(Records with modeling code)
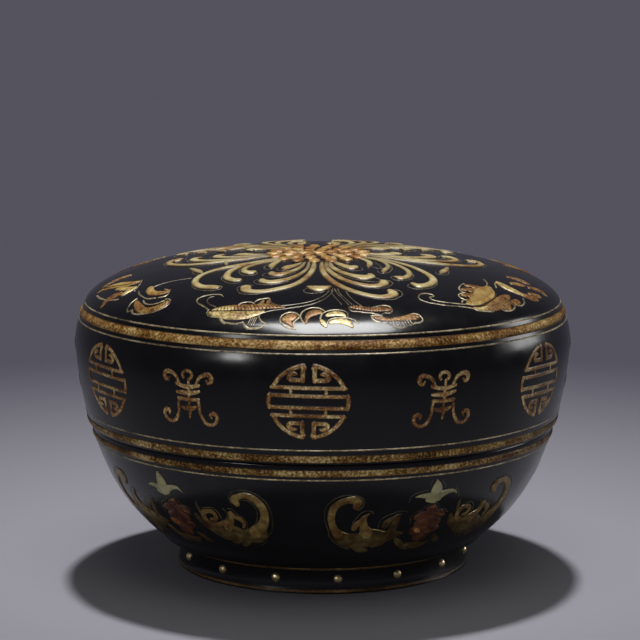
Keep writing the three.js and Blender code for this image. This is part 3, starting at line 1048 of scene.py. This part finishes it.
sprayOrange = [
    [(-24.2, -46.5, 0.6), (-22, -47, 1.6), (-19, -47.7, 2), (-16, -48.5, 2.1), (-13, -48.7, 2.1),
     (-10.6, -49.2, 1.5), (-8.6, -49.8, 0.6)],
    [(-14.2, -48.4, 1.2), (-13.6, -46.9, 1), (-13.2, -45.9, 0.4)],
    [(-12.2, -48.6, 1.4), (-12.3, -47, 0.9), (-12, -45.6, 0.4)],
    [(-8.4, -53.9, 1.6), (-7.6, -53.5, 2.4), (-6.6, -53.3, 2)],
    [(-7.8, -54.4, 2), (-7.2, -55.2, 1.1), (-6.7, -55.9, 0.5)],
    [(-3.7, -55.2, 0.8), (-3.5, -54, 1.1), (-2.9, -52.9, 1.8), (-1.9, -52.3, 2), (-0.9, -52.2, 1.5),
     (-0.2, -52.6, 0.7)],
    [(6.4, -50, 1), (8, -50.1, 1.4), (10, -50.4, 1.3), (12, -50.1, 1.6), (13.6, -49.6, 1.8),
     (14.6, -49.6, 1.3)],
    [(11.2, -52.9, 0.6), (12.6, -53, 1), (14.6, -52.9, 0.9), (16.4, -52.3, 1), (18.2, -51.6, 1.3),
     (19.8, -50.8, 1.7), (21, -50.4, 1.5)],
    [(36.6, -40.2, 0.8), (38.2, -38.4, 2.2), (40, -35.7, 3), (41.3, -32.9, 3.1), (42.2, -30.4, 2.2),
     (43, -28.8, 0.9)],
    [(46, -24.6, 1.4), (47.2, -24.4, 2.4), (48.5, -23.8, 2.3), (49.8, -22.7, 1.5)],
    [(48.8, -16.4, 1.4), (50.3, -15.5, 2.1), (51.9, -14.8, 2.1), (52.6, -15.4, 1.3)],
    [(44.6, -18.6, 1.7), (46, -17.5, 2.3), (47.3, -16.6, 1.5)],
    [(48.6, -21.4, 1.4), (49.9, -20.6, 2), (50.9, -19.5, 1.2)],
    [(32.8, -39, 0.8), (33.8, -38.4, 1.6), (35, -37.8, 1.8)],
    [(31.8, -36.6, 1), (33, -36, 2), (34.8, -35.4, 2.4)],
    [(32, -33, 1), (33.4, -32.6, 2.4), (35, -32.2, 2.6)],
    [(32.9, -29.8, 0.9), (34.4, -29.6, 2), (36, -29.6, 2.4)],
    [(41.4, -36, 1), (42.2, -35, 1.8), (42.6, -34, 1.4)],
    [(43, -32.4, 1), (44.2, -31.2, 2), (45, -29.8, 1.6)],
    [(-42.9, -31.6, 0.9), (-42.8, -32.8, 1.4), (-42.4, -34.2, 1.8), (-41.7, -36, 1.9),
     (-40.9, -37.3, 1.5)],
    [(-51.4, -23.2, 1.4), (-50.3, -22.5, 2.2), (-48.9, -22.4, 2.8), (-47.6, -22.7, 2.1),
     (-46.9, -23.6, 1)],
    [(-52.4, -9.2, 1), (-50.6, -8.2, 1.8), (-48.4, -7.6, 2), (-46.2, -7.6, 1.2)],
    [(44, -12.8, 1.2), (45.5, -12.3, 2.3), (47.1, -12.5, 2.5), (48.6, -13.3, 1.6)],
]
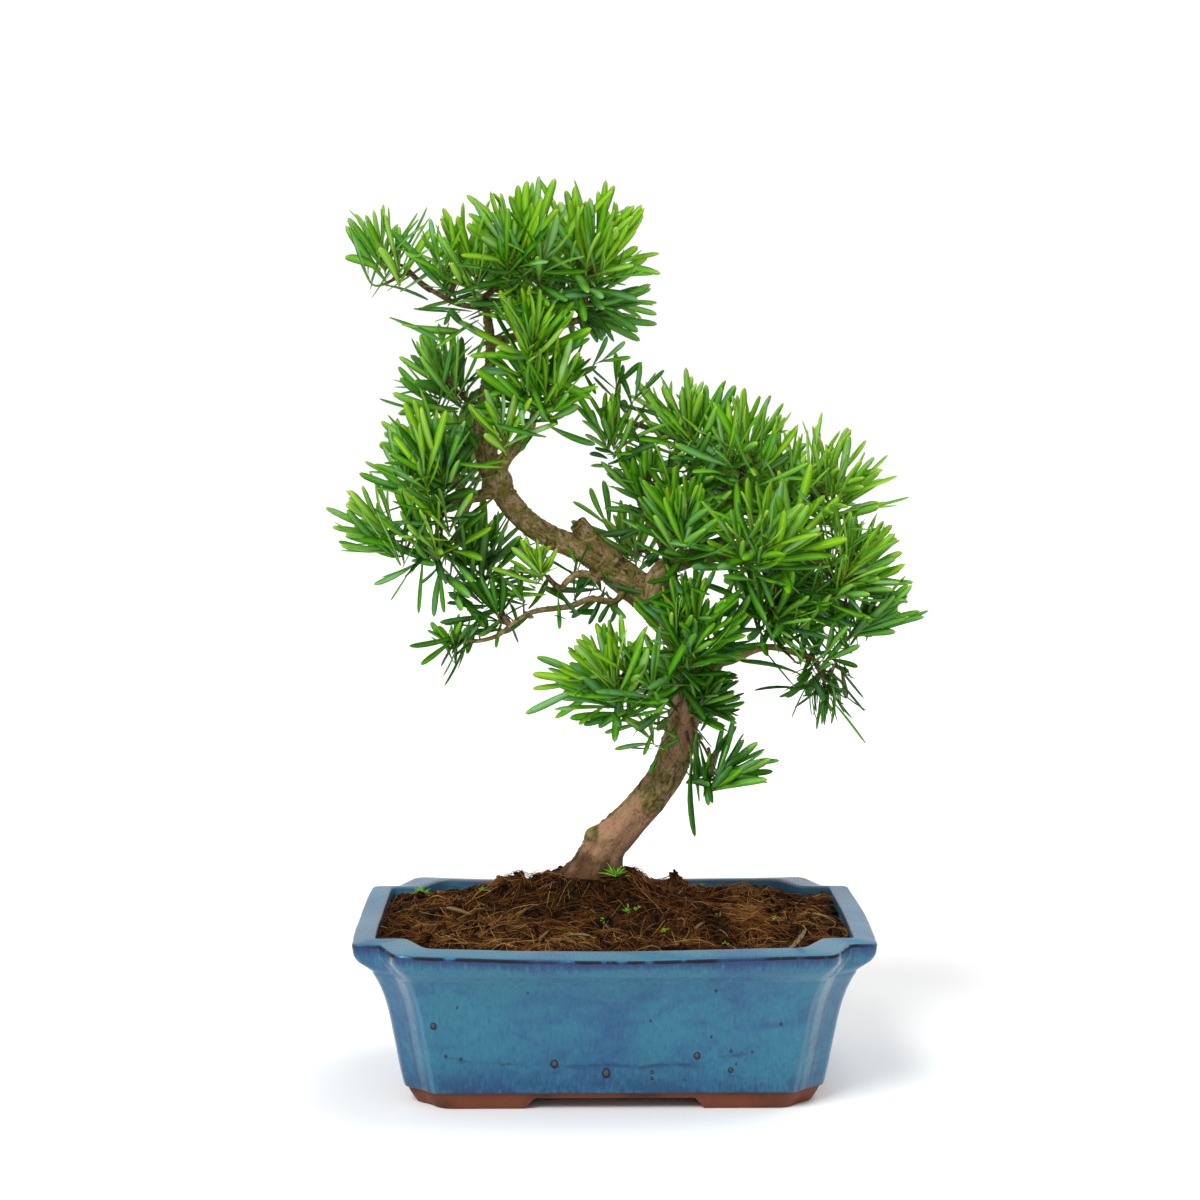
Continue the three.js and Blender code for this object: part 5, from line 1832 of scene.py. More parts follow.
@dataclass
class Sleeve:
    """The fine skin of one limb, ring by ring, with `grainwise` its place along and round the limb."""

    points: Array
    outward: Array
    grainwise: Array
    axis: Array
    radius: Array
    travel: Array

    @classmethod
    def along(cls, line: Sequence[Row], sides: int, step: float, twist: float = 130) -> Sleeve:
        """Lays rings along a limb.

        Args:
            line: Its (x, y, z, radius) in millimetres.
            sides: How many points a ring has.
            step: The distance between rings.
            twist: The length over which the grain turns by one radian.

        Returns:
            The sleeve.
        """
        knots = np.asarray(line, float)
        dense = np.linspace(0, 1, 60 * len(knots))
        steps = np.linalg.norm(np.diff(smooth_line(knots, dense), axis=0), axis=1)
        travel = np.concatenate([[0], np.cumsum(steps)])
        reach = np.linspace(0, travel[-1], max(6, round(travel[-1] / step)))
        t = np.interp(reach, travel, dense)
        centres = smooth_line(knots, t)
        radius = np.interp(t * (len(knots) - 1), np.arange(len(knots)), knots[:, 3])
        kernel = np.hanning(9)[1:-1] / np.hanning(9)[1:-1].sum()
        radius = np.convolve(np.pad(radius, 3, mode="edge"), kernel, mode="valid")
        tangents = unit(np.gradient(centres, axis=0))
        across = np.array([0.0, 1.0, 0.0])
        if np.linalg.norm(np.cross(across, tangents[0])) < 0.25:
            across = np.array([1.0, 0.0, 0.0])
        frames = []
        for tangent in tangents:
            across = unit(across - tangent * across.dot(tangent))
            frames.append((across, np.cross(tangent, across)))
        turn = np.arange(sides) * 2 * math.pi / sides
        side, other = np.array(frames).transpose(1, 0, 2)[:, :, None]
        outward = np.cos(turn)[None, :, None] * side + np.sin(turn)[None, :, None] * other
        spun = turn[None] + reach[:, None] / twist
        wide = radius[:, None]
        length = np.broadcast_to(reach[:, None], spun.shape)
        grainwise = np.stack([np.cos(spun) * wide, np.sin(spun) * wide, length], -1)
        points = centres[:, None] + outward * wide[..., None]
        return cls(points, outward, grainwise, tangents[-1], radius, reach)


@dataclass(frozen=True)
class BarkRelief:
    """How deep the bark's features are, in millimetres, for a limb of full roughness."""

    ridge: float = 0.42
    plate: float = 0.34
    crack: float = 0.36
    swell: float = 0.1
    flute: float = 0.075
    full_girth: float = 9

    def carve(self, sleeve: Sleeve, rough: Array, seed: int) -> tuple[Array, Array]:
        """Carves a sleeve.

        Args:
            sleeve: The limb's skin.
            rough: How rough the bark is at each point, from 0 to 1.
            seed: The seed of its features.

        Returns:
            How far each point is moved outwards, and how deep in a crack it is, from 0 to 1.
        """
        spot, radius = sleeve.grainwise, sleeve.radius[:, None]
        girth = np.minimum(radius / self.full_girth, 1)
        swell = self.swell * radius * grain(spot, (9, 9, 26), 2, seed)
        flute = self.flute * radius * grain(spot, (6, 6, 120), 1, seed + 3)
        ridge = self.ridge * girth * (0.4 + 0.6 * rough) * grain(spot, (2.6, 2.6, 6), 3, seed + 7)
        plates = smoothstep(-0.05, 0.18, grain(spot, (4.2, 4.2, 7), 2, seed + 11))
        line = np.abs(grain(spot, (5.2, 5.2, 15), 2, seed + 19))
        crack = (1 - smoothstep(0.015, 0.09, line)) * smoothstep(0.35, 0.85, rough)
        across = (1 - smoothstep(0.02, 0.1, np.abs(grain(spot, (7, 7, 4.5), 2, seed + 23)))) * rough * 0.6
        cut = np.maximum(crack, across)
        return swell + flute + ridge + self.plate * girth * rough * plates - self.crack * girth * cut, cut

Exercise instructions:
Search the entries for the word "three" and gather every line where it appears.

Output of the exercise:
Keep writing the three.js and Blender code for this image. This is part 3, starting at line 1048 of scene.py. This part finishes it.
Continue the three.js and Blender code for this object: part 5, from line 1832 of scene.py. More parts follow.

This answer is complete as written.